Both the Peppa Pig and Thomas episodes in question have featured Australians and Australian culture as part of their respective storylines and soundtrack – still with a bit of a cringe-worthy edge, but not nearly as much tokenistic ‘exoticism’ that appears in some ‘grown-up’ media. In particular, when Peppa and her family visit Australia – staying with Kylie Kangaroo and her family – the more stereotypical references to boomerang-throwing and the ‘singing budgie’ are complemented by a lovely visit to the Great Barrier Reef and an exploration of its unique attributes.

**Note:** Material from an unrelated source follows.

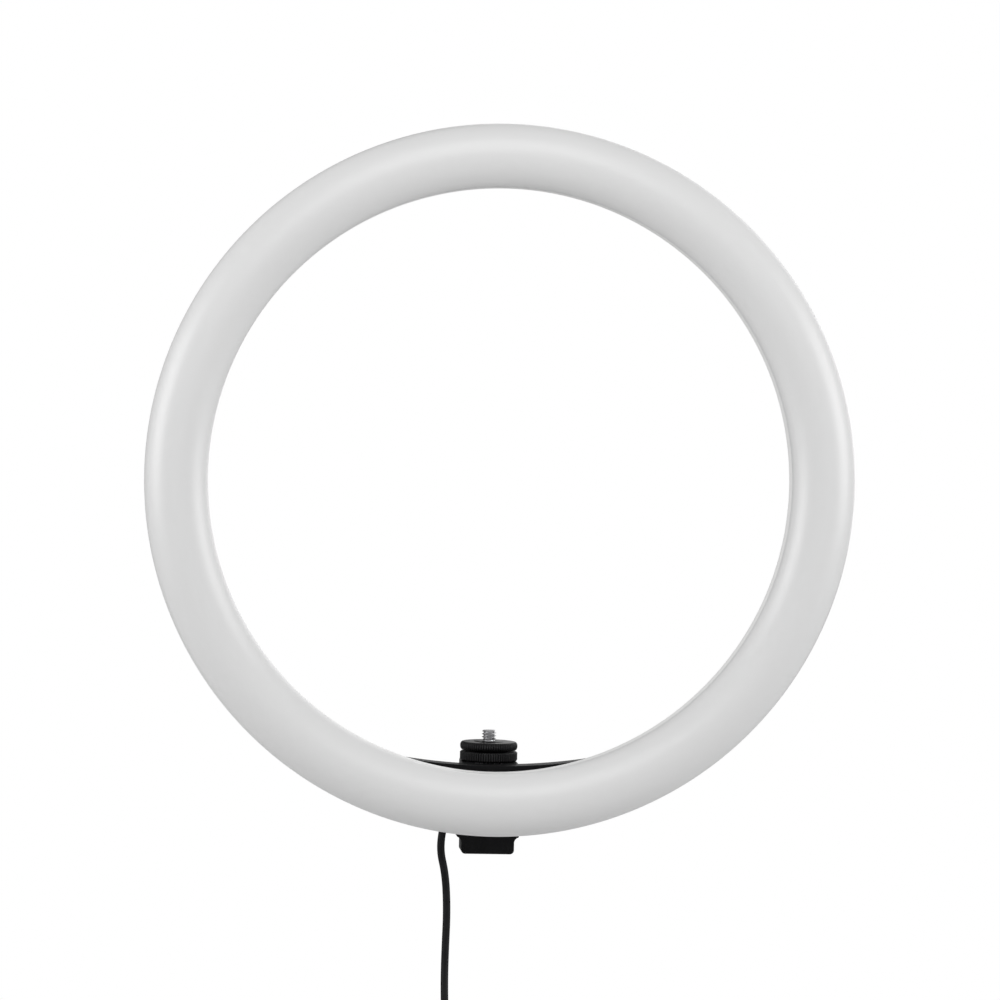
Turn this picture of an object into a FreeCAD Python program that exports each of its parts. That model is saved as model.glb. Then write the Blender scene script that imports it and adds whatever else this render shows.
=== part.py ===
import FreeCAD, Part
import math
import os

from FreeCAD import Vector

os.makedirs("parts", exist_ok=True)

# Ring light head on a tilting foot, millimetres, +Z up.
# The origin is the mouth of the tripod thread, at the centre of the foot's bottom face.
# The lit face looks along -Y, and +X is to the right of someone who faces it.

# Ring
RING_OUTER_R = 152.5
RING_BAND = 27.0
RING_BOTTOM_Z = 11.1
RING_REAR_Y = -24.0
SHELL_DEPTH = 11.0
SHELL_WALL = 1.8
SHELL_CORNER_R = 4.0
DIFFUSER_DEPTH = 12.0
DIFFUSER_WALL = 1.6
DIFFUSER_CORNER_R = 8.0
DIFFUSER_SKIRT = 1.5
MOUTH_WALL = 0.8
LIP_LENGTH = 1.9
LIP_CLEARANCE = 0.1

# Light board inside the ring
BOARD_INSET = 4.4
BOARD_OUTER_INSET = 8.6
BOARD_THICKNESS = 1.2
BOARD_STANDOFF = 4.0
BOARD_BOSS_R = 2.2
BOARD_SCREW_COUNT = 6
CHIPS_PER_ROW = 60
CHIP_ROW_GAP = 6.0
CHIP_LENGTH = 3.5
CHIP_WIDTH = 2.8
CHIP_HEIGHT = 0.8

# Wires from the light board back to the control board
LEADS_ANGLE = 13.0
LEADS_HOLE_R = 3.2
LEAD_WIRE_R = 0.6
LEAD_WIRE_GAP = 1.9

# Screws that close the ring from behind
SHELL_SCREW_COUNT = 6
SHELL_POST_INSET = 6.0
SHELL_POST_R = 2.0

# Self-tapping pan-head screws
SCREW_R = 1.0
SCREW_HEAD_R = 2.0
SCREW_HEAD_HEIGHT = 1.1
SCREW_LENGTH = 6.0
SCREW_SLOT_LENGTH = 2.4
SCREW_SLOT_WIDTH = 0.5
SCREW_SLOT_DEPTH = 0.5
SCREW_CLEARANCE = 0.05
SCREW_HEAD_CLEARANCE = 0.4

# Control housing behind the lower edge of the ring
HOUSING_TOP_Z = 40.2
HOUSING_TOP_R = 268.0
HOUSING_HEIGHT = 20.0
HOUSING_DEPTH = 10.5
HOUSING_WALL = 1.8
HOUSING_CORNER_R = 6.0
HOUSING_EDGE_R = 1.2
HOUSING_GAP = 0.1
POST_R = 2.6
POST_SHOULDER_R = 3.6
END_POST_GAP = 1.5
END_MARGIN = 6.0
MOUNT_SCREW_X = (-45.2, -19.4, 19.4, 45.2)
MOUNT_BOSS_R = 2.6
MOUNT_BOSS_HEIGHT = 3.4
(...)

There are, of course, those who have managed our sound without a fingernail-down-a-blackboard quality. Kate Winslet’s Tilly Dunnage in The Dressmaker (Jocelyn Moorhouse, 2015) was a fine case in point – though, let’s face it, this English actor can do just about anything. Other notable performances include Dev Patel’s Saroo Brierley in Lion (Garth Davis, 2016) and Robert Downey Jr’s hilarious ‘method-acting Aussie’ in Tropic Thunder (Ben Stiller, 2008). The last of these employed some artistic licence in the form of a thinly veiled reference to Crowe’s apparently crazy devotion to strange acting methods and prep, and the exaggerated drawl was just as ridiculous as Crowe himself – both the Best Actor Oscar winner and the curator of a fancy garage sale called The Art of Divorce. These three examples made Caris Bizzaca’s ‘13 Times Non-Aussies Tried to Sound ’Strayan’ list for Screen Australia – a great collection to check out if you want more.
However, it should also be acknowledged that, really, ours is a bloody hard tongue to master. As the legendary (and gone-too-soon) John Clarke observed in the documentary The Sounds of Aus (David Swann, 2007), the Australian accent is, in many ways, a ‘miracle’, given how few people we have spread out across such a large area. In that piece, theories about the accent’s origins were explored – Indigenous influences, British convict stock, and questions about whether we talk so slowly and tight-lipped so that outback flies can’t enter our mouths. Clarke also called the Australian accent ‘famous and hauntingly beautiful’ – I dunno ’bout that, Johnno, but it’s ours so we’ll take it.